Your task
Begin with the line that contains "Model this object" and end with the line that contains "TAIL_DROOP = math.radians(1.0)", transcribing exactly each line in that stretch and no other.

** BEGIN The records **

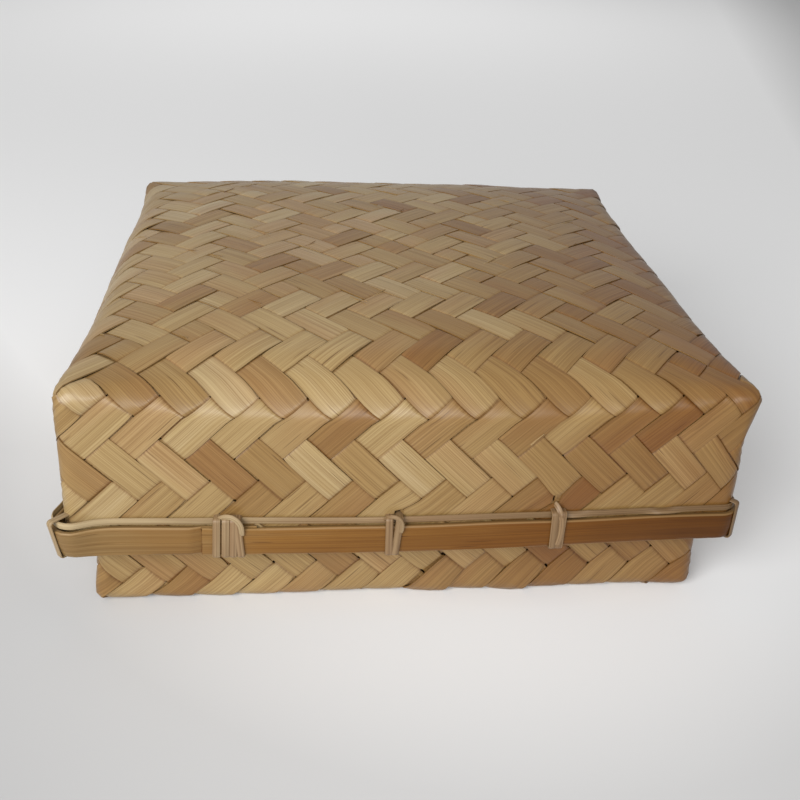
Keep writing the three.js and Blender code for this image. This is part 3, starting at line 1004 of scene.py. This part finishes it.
def lashings(half):
    path = rimPath(half)
    reach = rim["strandThickness"] / 2 + rim["gap"]
    bend, steps = tieLook["bend"], tieLook["steps"]
    looseFoot, looseTop = tieLook["loose"]
    unevenTop, unevenFoot = tieLook["uneven"]
    ties, replaced = [], []
    for side in range(4):
        for i, share in enumerate(half["stations"]):
            kind = "lap" if side == 0 and i == 0 else "side"
            ties.append((lengthAt(half, path, side, share), kind))
            replaced.append(f"{half['name']}_lashing_{half['sides'][side]}_{i + 1}")
        # The corner between this side and the next one clockwise
        ties.append((lengthAtCorner(half, path, side), "corner"))
        corner = "_".join(sorted((half["sides"][side], half["sides"][side - 3])))
        replaced.append(f"{half['name']}_lashing_{corner}")

    routes = []
    for at, kind in ties:
        standOff = tieLook["standOff"] if kind == "corner" else 0.0
        loose = looseness(half, path, at)
        snug = tieLook["snug"] if kind == "corner" and loose < 0.1 else 0.0
        inner = -rim["weave"] - rim["gap"] - half["innerSlat"] - reach - standOff
        outer = rim["gap"] + half["outerSlat"] + reach + tieLook["slack"] - snug
        outerLow = outer + looseFoot * loose
        outerHigh = outer + looseTop * loose - snug
        low = -reach
        high = rim["slatHeight"] + 2 * rim["gap"] + rim["strandWidth"]
        high = high + rim["strandThickness"] / 2 + tieLook["aboveStrand"]
        corners = [
            (inner + bend, low + bend), (outerLow - bend, low + bend),
            (outerHigh - bend, high - bend), (inner + bend, high - bend),
        ]
        middle = (low + high) / 2
        turns = [
            (top + chance.normal(0, unevenTop), foot + chance.normal(0, unevenFoot))
            for top, foot in tieTurns[kind]
        ]
        route = [(inner, middle, -math.pi, turns[0][1])]
        for top, foot in turns:
            for k, (out, z) in enumerate(corners):
                for step in range(steps + 1):
                    angle = -math.pi + math.pi / 2 * (k + step / steps)
                    shift = foot if k < 2 else top
                    route.append((out + math.cos(angle) * bend, z + math.sin(angle) * bend, angle, shift))
        route.append((inner, middle, -math.pi, turns[-1][0]))
        point, normal = alongRim(path, np.array([at]))
        routes.append((np.array(route), point[0], normal[0] / np.linalg.norm(normal[0])))
    longest = max(len(route) for route, _, _ in routes)
    table = np.array([np.pad(route, ((0, longest - len(route)), (0, 0))) for route, _, _ in routes])
    origins = np.array([point for _, point, _ in routes])
    outwards = np.array([normal for _, _, normal in routes])
    tones = chance.uniform(*tieLook["tones"], len(routes))
    # Painted shade: ties are darker towards the right
    tones = tones + tieLook["darker"] * origins[:, 0] / half["size"]
    strides = np.diff(table[:, :, :2], axis=1, prepend=table[:, :1, :2])
    travelled = np.cumsum(np.linalg.norm(strides, axis=2), axis=1)

    def place(level, row, column):
        out, z, angle, shift = table[level, row].T
        pressed = tieLook["pressed"]
        wide, thick, side = strandPoint(
            column, rim["strandWidth"] + pressed, rim["strandThickness"] - pressed
        )
        outward = outwards[level]
        rightward = np.stack([-outward[:, 1], outward[:, 0]], 1)
        radial = out + thick * np.cos(angle)
        flat = origins[level] + outward * radial[:, None] + rightward * (shift + wide)[:, None]
        return {
            "points": np.concatenate([flat, (z + thick * np.sin(angle))[:, None]], 1),
            "uv": np.stack([travelled[level, row] + ownStretch["tie"] * level, side], 1),
            "tone": tones[level],
            "edge": 2 * np.abs(strandAcross[column]),
        }

    sizes = [(len(route) - 1, len(strandSection) - 1) for route, _, _ in routes]
    name = f"{half['name']}_ties"
    gridPiece(name, half, sizes, place, tyingStrand, replaced)


# How a strand's free end is tucked over the top of a tie: rightwards from the tie's middle,
# outwards from the weave and up from the rim, in millimetres
tucks = [
    [(-5.0, 0.7, 12.6), (-3.0, 2.4, 17.6), (1.5, 4.2, 18.6), (5.6, 4.0, 15.6), (4.6, 3.2, 9.0)],
    [(-4.0, 0.6, 12.8), (-2.5, 3.4, 17.6), (1.5, 4.2, 18.0), (3.2, 3.6, 13.6), (2.4, 3.2, 10.0)],
    [(-1.4, -0.6, 17.4), (-0.4, 3.6, 17.2), (0.6, 3.8, 12.8), (1.9, 3.5, 8.0), (0.4, 3.2, 2.0)],
]
tuckLook = {
    "steps": 14,
    "length": 22,
    "uneven": 0.25,
    "width": (0.62, 0.8),  # shares of a whole strand's
    "thinner": 0.2,
    "tones": (0.3, 0.5),
    "darker": 0.25,  # at the right, as painted shade
}


def tuckedEnds(half):
    path = rimPath(half)
    places = [
        (lengthAt(half, path, side, station), tucks[i])
        for side in range(4)
        for i, station in enumerate(half["stations"])
    ]
    at, outward = alongRim(path, np.array([length for length, _ in places]))
    outward /= np.linalg.norm(outward, axis=1, keepdims=True)
    rightward = np.stack([-outward[:, 1], outward[:, 0]], 1)
    bends = np.array([bend for _, bend in places])
    bends = bends + chance.normal(0, tuckLook["uneven"], bends.shape)
    steps = tuckLook["steps"]
    widths = chance.uniform(*tuckLook["width"], len(places)) * rim["strandWidth"]
    tones = chance.uniform(*tuckLook["tones"], len(places))
    # Painted shade: tucked ends are darker towards the right
    tones = tones + tuckLook["darker"] * at[:, 0] / half["size"]

    # A smooth curve that starts and ends on the first and the last of its five points
    def curve(level, share):
        weights = np.stack([math.comb(4, k) * share**k * (1 - share) ** (4 - k) for k in range(5)], 1)
        return np.einsum("nk,nkc->nc", weights, bends[level])

    def place(level, row, column):
        share = row / steps
        middle = curve(level, share)
        along = curve(level, share + 0.01) - curve(level, share - 0.01)
        along /= np.linalg.norm(along, axis=1, keepdims=True)
        outwards = np.array([0.0, 1.0, 0.0]) - along * along[:, 1:2]
        outwards /= np.linalg.norm(outwards, axis=1, keepdims=True)
        sideways = np.cross(outwards, along)
        thickness = rim["strandThickness"] - tuckLook["thinner"]
        wide, thick, side = strandPoint(column, widths[level], thickness)
        right, out, up = (middle + sideways * wide[:, None] + outwards * thick[:, None]).T
        flat = at[level] + rightward[level] * right[:, None] + outward[level] * out[:, None]
        return {
            "points": np.concatenate([flat, up[:, None]], 1),
            "uv": np.stack([tuckLook["length"] * share + ownStretch["tuck"] * level, side], 1),
            "tone": tones[level],
            "edge": 2 * np.abs(strandAcross[column]),
        }

    sizes = [(steps, len(strandSection) - 1)] * len(places)
    gridPiece(f"{half['name']}_tucked_ends", half, sizes, place, tyingStrand, [])


for half in (lid, base):
    runningStrand(half)
    lashings(half)
    tuckedEnds(half)
print("rims tied")


# Floor, light and camera: a pale floor in soft light from the front left, with a pool of light also
# painted on it
room = {
    "floorSize": 12.0,
    "poolAside": 0.05,
    "poolWidth": (0.0, 2.0, 0.5, 1.6),  # it widens from the box's middle to 2 m behind it
    "poolFront": (-0.3, 0.3, 0.7, 0.0),  # over this stretch of floor it fades towards the front
    "floorStops": [
        (0.0, "#ebebeb"), (0.5, "#efefef"), (0.61, "#c6c6c6"), (0.76, "#a8a8a8"), (0.9, "#959595"),
    ],
    "farReach": (2.2, 6.0),
    "farTone": "#f0f0f0",
}


def makeFloor():
    ground = bmesh.new()
    bmesh.ops.create_circle(ground, cap_ends=True, segments=96, radius=room["floorSize"])
    mesh = bpy.data.meshes.new("floor")
    ground.to_mesh(mesh)
    ground.free()
    material, tree = newMaterial("paleCard")
    # Painted pool of light: the floor is painted paler round the box and darker further out. The pool
    # widens towards the back and ends soon in front of the box
    spot = addNode(tree, "TexCoord").outputs["Object"]
    axes = addNode(tree, "SeparateXYZ", {0: spot}).outputs
    width = ranged(tree, axes["Y"], *room["poolWidth"])
    near = ranged(tree, axes["Y"], *room["poolFront"])
    aside = combined(tree, "SUBTRACT", axes["X"], room["poolAside"])
    share = combined(tree, "DIVIDE", aside, width)
    both = addNode(tree, "CombineXYZ", {"X": share, "Y": near}).outputs[0]
    distance = addNode(tree, "VectorMath", {0: both}, operation="LENGTH").outputs["Value"]
    paintedPool = addNode(tree, "ValToRGB", {"Fac": distance}, room["floorStops"]).outputs[0]
    # Far off, the floor meets the room's own tone
    away = addNode(tree, "VectorMath", {0: spot}, operation="LENGTH").outputs["Value"]
    far = ranged(tree, away, *room["farReach"], 0.0, 1.0)
    colour = tinted(tree, far, paintedPool, room["farTone"], "MIX")
    surface = addNode(tree, "BsdfPrincipled", {"Base Color": colour, "Roughness": 0.9})
    addNode(tree, "OutputMaterial", {"Surface": surface.outputs[0]})
    mesh.materials.append(material)
    floor = bpy.data.objects.new("floor", mesh)
    bpy.context.scene.collection.objects.link(floor)


def makeLight(name, place, aim, size, power, spread=180):
    data = bpy.data.lights.new(name, "AREA")
    data.shape = "DISK"
    data.size = size
    data.energy = power
    data.spread = math.radians(spread)
    light = bpy.data.objects.new(name, data)
    light.location = place
    light.rotation_euler = (Vector(aim) - Vector(place)).to_track_quat("-Z", "Y").to_euler()
    bpy.context.scene.collection.objects.link(light)


def makeWorld():
    world = bpy.data.worlds.new("paleRoom")
    world.use_nodes = True
    tree = world.node_tree
    tree.nodes.clear()
    light = addNode(tree, "Background", {"Color": linear("#f4f4f4"), "Strength": 0.53})
    seen = addNode(tree, "Background", {"Color": linear("#acacac"), "Strength": 1.0})
    toCamera = addNode(tree, "LightPath").outputs["Is Camera Ray"]
    both = addNode(tree, "MixShader", {0: toCamera, 1: light.outputs[0], 2: seen.outputs[0]})
    addNode(tree, "OutputWorld", {"Surface": both.outputs[0]})
    bpy.context.scene.world = world


makeFloor()
makeWorld()
makeLight("keyFromFrontLeft", (-0.72, -0.98, 0.66), (-0.03, -0.05, 0.05), 0.9, 17.2)
makeLight("softFromFront", (0.08, -1.1, 0.64), (0.0, -0.1, 0.05), 0.45, 3.6)
makeLight("farFloorLight", (0.0, 1.8, 1.7), (0.0, 1.5, 0.0), 1.2, 2.6, 75)

# The photograph's own camera: about 0.5 m away, looking down at 28 degrees
shot = {
    "place": (-33.4, -444.1, 261.7),
    "pitch": 27.97,
    "yaw": 5.35,
    "roll": 1.93,
    "focalPixels": 1043.1,
    "imagePixels": 800,
}


def makeCamera():
    pitch, yaw, roll = (math.radians(shot[key]) for key in ("pitch", "yaw", "roll"))
    forward = Vector((math.sin(yaw) * math.cos(pitch), math.cos(yaw) * math.cos(pitch), -math.sin(pitch)))
    level = Vector((math.cos(yaw), -math.sin(yaw), 0))
    above = level.cross(forward)
    right = math.cos(roll) * level + math.sin(roll) * above
    up = -math.sin(roll) * level + math.cos(roll) * above
    data = bpy.data.cameras.new("photoCamera")
    data.sensor_width = 36
    data.lens = 36 * shot["focalPixels"] / shot["imagePixels"]
    data.clip_start = 0.01
    camera = bpy.data.objects.new("photoCamera", data)
    turn = Matrix([(right[k], up[k], -forward[k]) for k in range(3)]).to_4x4()
    camera.matrix_world = Matrix.Translation(Vector(shot["place"]) * mm) @ turn
    bpy.context.scene.collection.objects.link(camera)
    bpy.context.scene.camera = camera


makeCamera()
bpy.context.scene.view_settings.view_transform = "Standard"
print("floor, light and camera set")
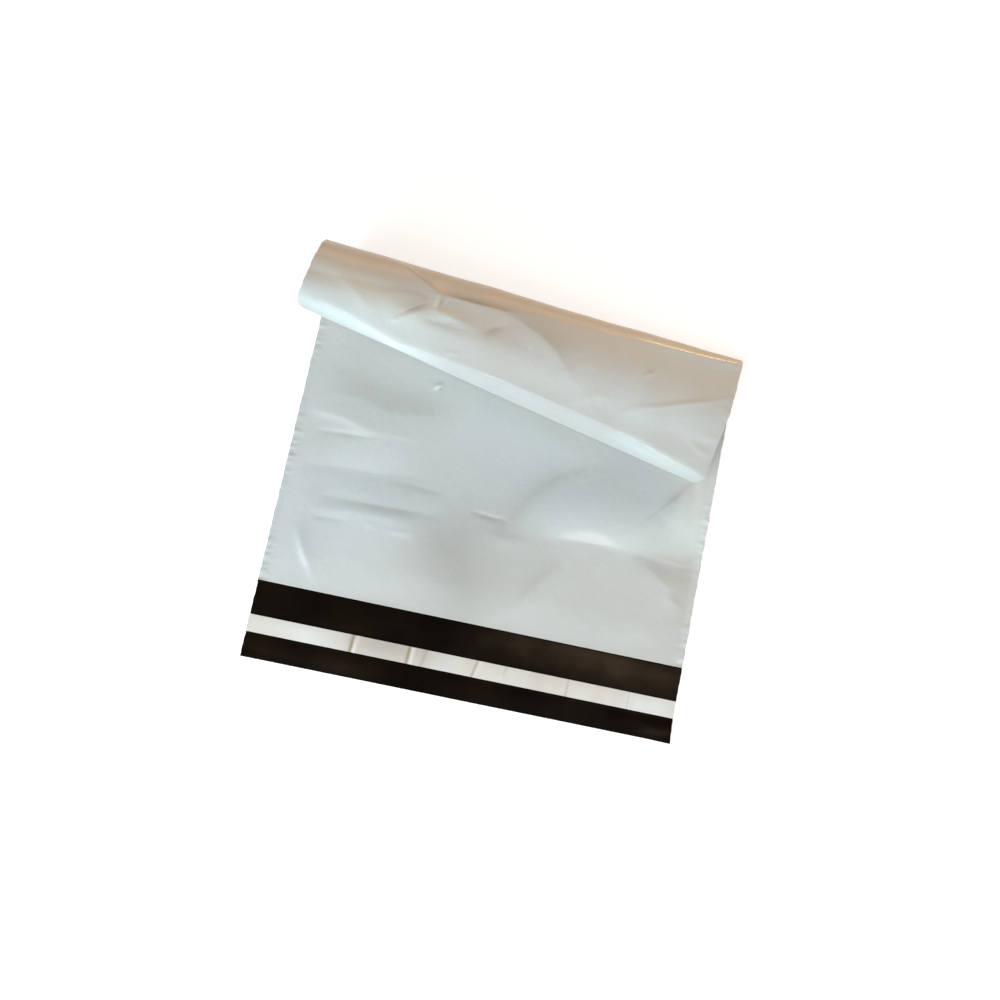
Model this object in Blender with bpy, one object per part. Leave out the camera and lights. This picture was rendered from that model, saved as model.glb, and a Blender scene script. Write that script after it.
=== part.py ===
"""Poly mailer bag: a flat pocket of plastic film with a gummed flap.

The bag lies on its back panel with the flap towards -Y. Its closed end is rolled up and over
towards the flap as a cone, wide at the left and tight at the right, and hovers over the front
panel. The film is one piece: the back panel is longer than the front panel by the flap, and the
two are joined by the fold at the closed end and by a welded seam down each side, so the pocket
is open only at the lip. An adhesive strip and its release liner lie across the flap.

Positions on the unrolled bag are (u, v): u runs from the left edge to the right edge, v from the
flap's free end to the closed end. Lengths are in metres.
"""
import math

import bmesh
import bpy
import numpy as np

# Bag, laid out flat
BAG_WIDTH = 0.254
BAG_LENGTH = 0.324
FLAP_LENGTH = 0.0445
CORNER_RADIUS = 0.006

# Film, modelled thicker than the real 0.06 mm so that it is a printable solid
FILM_THICKNESS = 0.0004
SIDE_SEAM_WIDTH = 0.004
END_SEAM_WIDTH = 0.008
POCKET_GAP = 0.0006
POCKET_EASE = 0.016

# Roll of the closed end, by the outer face of the back panel
ROLL_LENGTH_LEFT = 0.1175
ROLL_LENGTH_RIGHT = 0.096
ROLL_RADIUS_LEFT = 0.032
ROLL_RADIUS_RIGHT = 0.006
TAIL_DROOP = math.radians(1.0)

# Strips on the flap
STRIP_SEAT = 0.0003
ADHESIVE_WIDTH = 0.008
ADHESIVE_THICKNESS = 0.0002
LINER_WIDTH = 0.010
LINER_THICKNESS = 0.0002
LINER_FROM_FLAP_END = 0.0145
LINER_COCKLE = 0.0005
LINER_COCKLE_HALF_WIDTH = 0.003
LINER_COCKLES = (0.061, 0.094, 0.134, 0.189, 0.226)

# Ridges pressed into the front panel: start u and v, end u and v, half width, height
FACE_RIDGES = (
    (0.006, 0.149, 0.043, 0.142, 0.0065, 0.0016),
    (0.014, 0.136, 0.044, 0.140, 0.0055, 0.0010),
    (0.020, 0.123, 0.073, 0.125, 0.0065, 0.0017),
    (0.064, 0.116, 0.092, 0.115, 0.0055, 0.0010),
    (0.029, 0.099, 0.081, 0.101, 0.0065, 0.0013),
    (0.023, 0.085, 0.081, 0.088, 0.0060, 0.0012),
    (0.016, 0.075, 0.034, 0.049, 0.0060, 0.0014),
    (0.113, 0.108, 0.145, 0.101, 0.0060, 0.0010),
    (0.156, 0.103, 0.248, 0.104, 0.0070, 0.0018),
    (0.222, 0.131, 0.238, 0.153, 0.0070, 0.0016),
    (0.146, 0.067, 0.170, 0.089, 0.0070, 0.0012),
)

# Broad swells of the front panel: centre u and v, half length along u, half length along v, height
FACE_SWELLS = (
    (0.060, 0.155, 0.045, 0.030, 0.0020),
    (0.195, 0.125, 0.042, 0.026, 0.0022),
    (0.120, 0.075, 0.060, 0.024, 0.0013),
    (0.120, 0.165, 0.050, 0.022, 0.0016),
)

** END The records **

Correct output
Model this object in Blender with bpy, one object per part. Leave out the camera and lights. This picture was rendered from that model, saved as model.glb, and a Blender scene script. Write that script after it.
=== part.py ===
"""Poly mailer bag: a flat pocket of plastic film with a gummed flap.

The bag lies on its back panel with the flap towards -Y. Its closed end is rolled up and over
towards the flap as a cone, wide at the left and tight at the right, and hovers over the front
panel. The film is one piece: the back panel is longer than the front panel by the flap, and the
two are joined by the fold at the closed end and by a welded seam down each side, so the pocket
is open only at the lip. An adhesive strip and its release liner lie across the flap.

Positions on the unrolled bag are (u, v): u runs from the left edge to the right edge, v from the
flap's free end to the closed end. Lengths are in metres.
"""
import math

import bmesh
import bpy
import numpy as np

# Bag, laid out flat
BAG_WIDTH = 0.254
BAG_LENGTH = 0.324
FLAP_LENGTH = 0.0445
CORNER_RADIUS = 0.006

# Film, modelled thicker than the real 0.06 mm so that it is a printable solid
FILM_THICKNESS = 0.0004
SIDE_SEAM_WIDTH = 0.004
END_SEAM_WIDTH = 0.008
POCKET_GAP = 0.0006
POCKET_EASE = 0.016

# Roll of the closed end, by the outer face of the back panel
ROLL_LENGTH_LEFT = 0.1175
ROLL_LENGTH_RIGHT = 0.096
ROLL_RADIUS_LEFT = 0.032
ROLL_RADIUS_RIGHT = 0.006
TAIL_DROOP = math.radians(1.0)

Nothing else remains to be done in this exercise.